L'apport essentiel du texte porte en effet sur la durée de ces délais. Alors que l'état actuel du droit prévoit un délai de droit commun de trente ans, la proposition de loi le ramène à cinq ans en matière civile et commerciale.
Cette réduction drastique peut sembler exagérée au premier abord. On notera pourtant que l'avant-projet de réforme du droit des obligations et du droit de la prescription de Pierre Catala recommandait d'adopter un délai de trois ans. De plus, le système juridique français fait encore figure d'exception par rapport à ses voisins européens qui ont retenu des délais beaucoup moins élevés. Notre excellent rapporteur rappelle que ceux-ci sont de dix ans en Italie, en Suisse et en Suède, de six au Royaume Uni et de trois en Allemagne.
La prescription trentenaire s'est révélée un délai bien trop long pour un grand nombre d'actions, en particulier pour certaines actions personnelles, et inadapté face à l'exigence de rapidité – que vous avez évoquée, madame la garde des sceaux – et de réactivité de notre appareil judiciaire.
Cette réforme présente donc le double avantage de l'unification et de la simplification des délais de la prescription en matière civile et commerciale. Qui plus est, un garde-fou est créé, puisque ce nouveau délai de droit commun ne s'applique pas à de nombreuses actions qui nécessitent un délai supérieur. C'est le cas par exemple pour les actions réelles immobilières, les dommages corporels ou encore les préjudices – vous avez eu raison de le souligner, madame la garde des sceaux – résultant de torture ou de barbarie, ou de violences ou d'agressions sexuelles sur un mineur. Celles-ci resteront de vingt ans.
Précisons également que le délai retenu pour les auteurs d'un dommage environnemental est porté à trente ans, ce dont se félicitent les députés du groupe Nouveau Centre, fermement engagés pour une attitude responsable dans ce domaine.
Le deuxième apport essentiel du texte est de fixer le point de départ du délai pour agir en justice. Désormais, le délai de prescription est fixé au « jour où le titulaire d'un droit a connu ou aurait dû connaître les faits lui permettant de l'exercer. » La précision n'est pas anodine, car elle légitime l'abaissement de la durée du délai de droit commun. Elle permet ainsi d'éviter des situations où la victime s'apercevrait trop tard de son préjudice, au regard des délais imposés par la loi. En revanche, une fois celui-ci constaté, le délai de cinq ans paraît amplement suffisant pour intenter une action en réparation. On ne voit pas pourquoi, en effet, une personne lésée dans son bon droit mettrait plus de temps à réagir.

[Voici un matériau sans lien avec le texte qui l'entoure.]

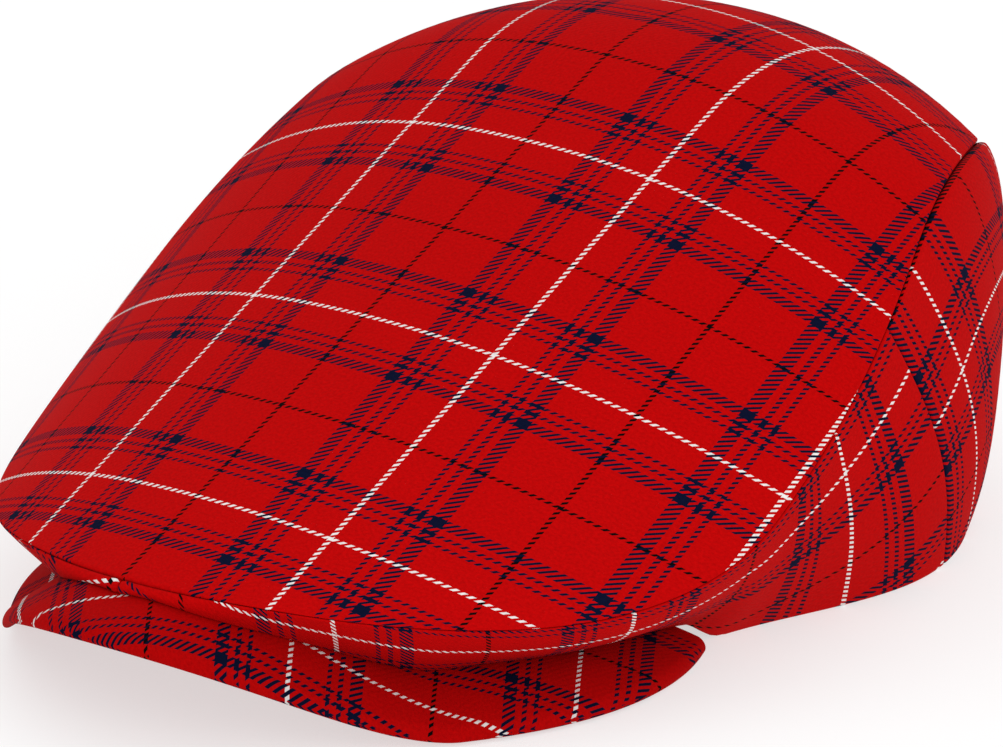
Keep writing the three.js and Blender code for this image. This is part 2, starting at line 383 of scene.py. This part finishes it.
def side_check(at, part):
    """Round the wearer's left side panel, by the length of its seam, and down it by its depth."""
    front = np.maximum(0, 1 - at / SIDE_FRONT_END) ** 2
    round_ = SIDE_START[0] + seam_length(at)
    down = SIDE_START[1] + SIDE_FRONT_DROP * front + wall_depth(at) * part
    return np.stack(np.broadcast_arrays(round_, down), -1)


def back_check(at, part):
    """The same on the back panel, carried on past the middle of the back."""
    turn = on_left(at)
    half = seam_length(180) - seam_length(SIDE_BACK_SEAM)
    before = seam_length(turn) - seam_length(SIDE_BACK_SEAM)
    round_ = BACK_START[0] + np.where(at > 180, 2 * half - before, before)
    down = BACK_START[1] + wall_depth(turn) * part
    return np.stack(np.broadcast_arrays(round_, down), -1)


def peak_check(x, y):
    """The peak's check, turned on its board as seen from above."""
    turn = np.radians(PEAK_CHECK_TURN)
    left = x / PEAK_CHECK_PITCH
    back = (y - PEAK_CHECK_FROM) / PEAK_CHECK_PITCH
    across = PEAK_CHECK_START[0] + left * np.cos(turn) + back * np.sin(turn)
    along = PEAK_CHECK_START[1] - left * np.sin(turn) + back * np.cos(turn)
    return np.stack([across, along], -1)


# ---------------------------------------------------------------------------
# Meshes
# ---------------------------------------------------------------------------
def shell(name, outer, inner, check, ring):
    """Closed cloth shell from two grids of points, joined round its edges. `ring` closes its first axis."""
    rows, count = outer.shape[:2]
    size = rows * count
    index = np.arange(size).reshape(rows, count)
    last = rows if ring else rows - 1
    here = index[np.arange(last)]
    next_ = index[(np.arange(last) + 1) % rows]
    face = np.stack([here[:, :-1], here[:, 1:], next_[:, 1:], next_[:, :-1]], -1).reshape(-1, 4)
    faces = [face, face[:, ::-1] + size]
    rims = [(here[:, -1], next_[:, -1])]
    if not ring:
        rims += [(next_[:, 0], here[:, 0]), (index[-1, :-1], index[-1, 1:]), (index[0, 1:], index[0, :-1])]
    for a, b in rims:
        faces.append(np.stack([b, a, a + size, b + size], -1))
    verts = np.concatenate([outer.reshape(-1, 3), inner.reshape(-1, 3)]) * MM
    uv = np.concatenate([check.reshape(-1, 2)] * 2)
    return mesh_object(name, verts, np.concatenate(faces), uv)


def mesh_object(name, verts, faces, uv):
    """Object of one closed mesh with its check map. It raises if the mesh is open."""
    mesh = bpy.data.meshes.new(name)
    mesh.from_pydata(verts.tolist(), [], faces.tolist())
    layer = mesh.uv_layers.new(name=CHECK_MAP)
    loops = np.empty(len(mesh.loops), np.int32)
    mesh.loops.foreach_get("vertex_index", loops)
    layer.data.foreach_set("uv", uv[loops].astype(np.float32).ravel())
    bm = bmesh.new()
    bm.from_mesh(mesh)
    bmesh.ops.remove_doubles(bm, verts=bm.verts, dist=MERGE)
    bmesh.ops.dissolve_degenerate(bm, edges=bm.edges, dist=FLAT_EDGE)
    if bm.calc_volume(signed=True) < 0:
        bmesh.ops.reverse_faces(bm, faces=bm.faces)
    open_edges = sum(1 for e in bm.edges if not e.is_manifold)
    if open_edges:
        raise RuntimeError(f"{name} has {open_edges} open edges")
    bm.to_mesh(mesh)
    bm.free()
    mesh.polygons.foreach_set("use_smooth", np.ones(len(mesh.polygons), bool))
    mesh.update()
    obj = bpy.data.objects.new(name, mesh)
    bpy.context.scene.collection.objects.link(obj)
    return obj


def finish_piece(obj, node, material):
    obj.data.materials.append(material)
    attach(obj, BODY)
    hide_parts(node)


def edge_steps(radius):
    """Distances from a folded edge at which its roll is drawn, the edge itself last."""
    return radius * np.array(ROLL_PLACES)


def build_top_panel(sizes):
    cloth, gap, radius = sizes.cloth / MM, sizes.seam_gap / MM, sizes.fold / MM
    at = np.arange(0, 360, TOP_TURN)
    length = np.linalg.norm(top_point(at, 1.0) - top_point(at, 1 - TOP_SPAN), axis=-1) / TOP_SPAN
    steps = edge_steps(radius)
    inner_part = 1 - (steps[0] + TOP_MARGIN) / length
    share = np.linspace(0, 1, TOP_RINGS)[1:]
    part = np.concatenate([share[None] * inner_part[:, None], 1 - steps[None] / length[:, None]], 1)
    part = np.concatenate([np.full((len(at), 1), TOP_CENTRE), part], 1)
    at = np.repeat(at[:, None], part.shape[1], 1)
    distance = (1 - part) * length[:, None]
    face = top_point(at, part)
    normal = top_normal(at, part)
    normal[:, 0] = normal[:, 1].mean(0)
    face[:, 0] = face[:, 0].mean(0)
    inward = seam_inward(at[:, 0], gap)[:, None, :]
    outer = face + inward * roll(distance, radius)[..., None]
    near = smoothstep(distance, 0, FOLD_REACH * radius)[..., None]
    inner = face + (-normal * near + inward * FOLD_THICK * (1 - near)) * cloth
    check = top_check(*cloth_point(at, part))
    return shell("top_panel_cloth", outer, inner, check, True)


def wall_grid(first, last, sizes):
    """Stations and parts of a wall from one vertical seam to the other, close together at its edges."""
    gap, radius = sizes.seam_gap / MM, sizes.fold / MM
    here = np.array((first, last), float)
    turn = on_left(here)
    halfway = np.full(2, 0.5)
    before = wall_point(turn - PACE_TURN, halfway, gap)
    after = wall_point(turn + PACE_TURN, halfway, gap)
    pace = np.linalg.norm(after - before, axis=-1) / (2 * PACE_TURN)
    steps = edge_steps(radius) + gap / 2
    start = first + steps[::-1] / pace[0]
    end = last - steps / pace[1]
    between = np.linspace(start[-1], end[0], int((end[0] - start[-1]) / WALL_TURN))[1:-1]
    at = np.concatenate([start, between, end])
    to_end = np.minimum((at - first) * pace[0], (last - at) * pace[1]) - gap / 2
    turn = on_left(at)
    height = np.linalg.norm(top_point(turn, 1.0) - lower_point(turn, gap), axis=-1)
    share = np.linspace(0, 1, WALL_RINGS)[1:-1]
    low = edge_steps(radius * HEM_FOLD)
    room = np.minimum(1, WALL_FOLD_ROOM * height / (steps[0] + gap))
    top = (edge_steps(radius)[::-1][None] * room[:, None]) / height[:, None]
    bottom = 1 - (low[None] * room[:, None]) / height[:, None]
    middle = top[:, -1:] + (bottom[:, :1] - top[:, -1:]) * share[None]
    part = np.concatenate([top, middle, bottom], 1)
    at = np.repeat(at[:, None], part.shape[1], 1)
    return at, part, height[:, None], to_end[:, None]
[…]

Pour la première fois, est également instauré un délai butoir de vingt ans en matière de prescription extinctive à compter de la naissance d'un droit, même si le point de départ du délai est reporté, ou que la prescription est suspendue ou interrompue, ce qui limite dans le temps les situations d'insécurité juridique.
Le texte profite également de la refonte du droit de la prescription pour corriger certaines situations juridiques ambiguës. C'est le cas du régime des causes de suspension et d'interruption des délais de prescription, qu'il réorganise.
La proposition de loi met fin à des anomalies juridiques qu'il était nécessaire de réformer, notamment les délais préfix. La jurisprudence a admis l'existence de ces délais qui provoquent l'incompréhension de l'ensemble des acteurs du monde juridique. Il était temps de les exclure du régime de la prescription extinctive. Grâce à cette proposition de loi, c'est chose faite.
Le groupe Nouveau Centre se félicite enfin de la plus grande part laissée à la prescription conventionnelle. Dans de nombreux cas, la durée de la prescription pourra être abrégée ou allongée par accord des parties, dans la limite de un à dix ans pour éviter les abus dans un sens ou dans l'autre.
Les parties pourront également ajouter conventionnellement aux causes de suspension ou d'interruption de la prescription prévues par la loi. Cette mesure, qui introduit davantage de liberté et de souplesse, est une bonne chose. Bien qu'elle soit contraire à l'objectif d'uniformisation des délais, nous saluons la volonté de faire primer le consensus sur la règle rigide et impersonnelle. Vous avez d'ailleurs signalé, madame la garde des sceaux, que cette proposition de loi encourage la conciliation ou la médiation, qui ont pour effet de suspendre les délais de prescription.
Ainsi, globalement, le régime de la prescription en matière civile ressort nettement amélioré de la proposition de loi. Le code civil est réorganisé. Les règles de la prescription sont modernisées et rendues cohérentes. Les incertitudes juridiques résultant des règles jurisprudentielles sont sensiblement réduites. Le texte laisse enfin plus de liberté aux justiciables dans la fixation des règles de la prescription. Pour toutes ces raisons, les députés du groupe du Nouveau Centre apporteront leur soutien à la proposition de loi. (Applaudissements sur les bancs du groupe Nouveau Centre et du groupe de l'Union pour un mouvement populaire.)